21. Fifth proviso to Section 434(1)(c) of the Act of 2013,
as already noticed confers the discretion on the Court to either
retain the Company Petition or to transfer the Company Petition.
This Court is of the view that the conduct of the party would also
play a significant role while considering the application seeking
transfer. Admittedly, the petition was filed in the year 2016 and
the matter was heard relating to admission in the year 2024. The
th
5 proviso to Section 434(1)(c) of the Act of 2013 was introduced
in the year 2018. The respondent has not chosen to move the
application till 2024. The application is moved only after the
submissions on the admission of the company petition by the
counsel for the petitioner were concluded. The conduct of the
applicant reveals that he is interested in protracting the hearing
and nothing else. This being the position, this Court does not find
any reason to exercise discretion in favour of the applicant.

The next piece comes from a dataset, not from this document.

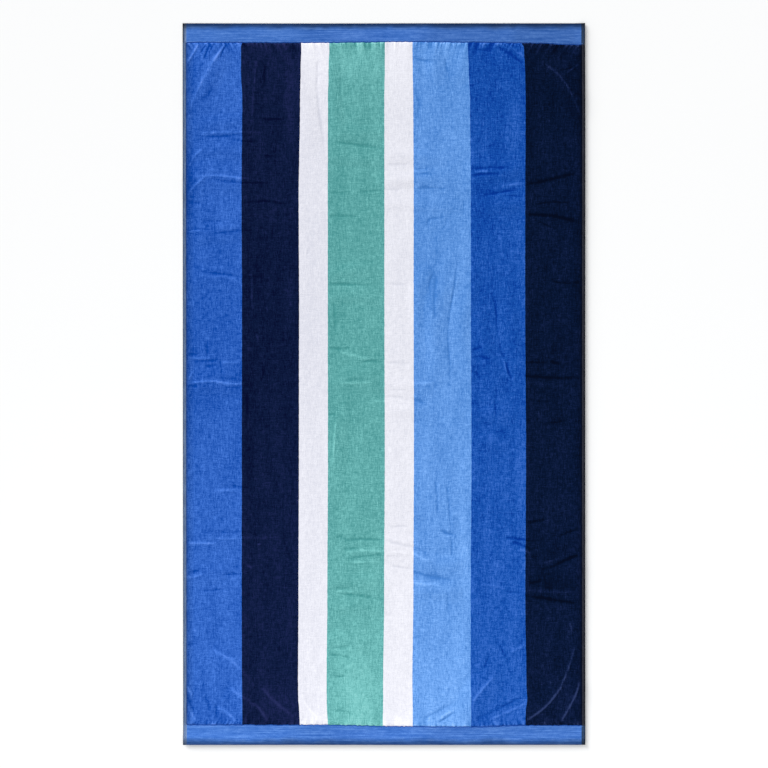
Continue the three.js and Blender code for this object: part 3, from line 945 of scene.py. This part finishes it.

22. In Company Petition No.21/2014 as well as in
Company Petition No.119/2014, relied upon by the learned senior
counsel for the applicant, this Court passed an order for transfer

14
placing reliance on the Judgment of ACTION ISPAT supra. It is
relevant to note that in the aforementioned two cases, none of the
parties to the proceeding opposed the prayer for the transfer of
the petitions to the National Company Law Tribunal and the orders
passed in the said petitions are in the nature of consent orders
and those orders do not assist the applicant.

23. Accordingly, the Company Application is dismissed.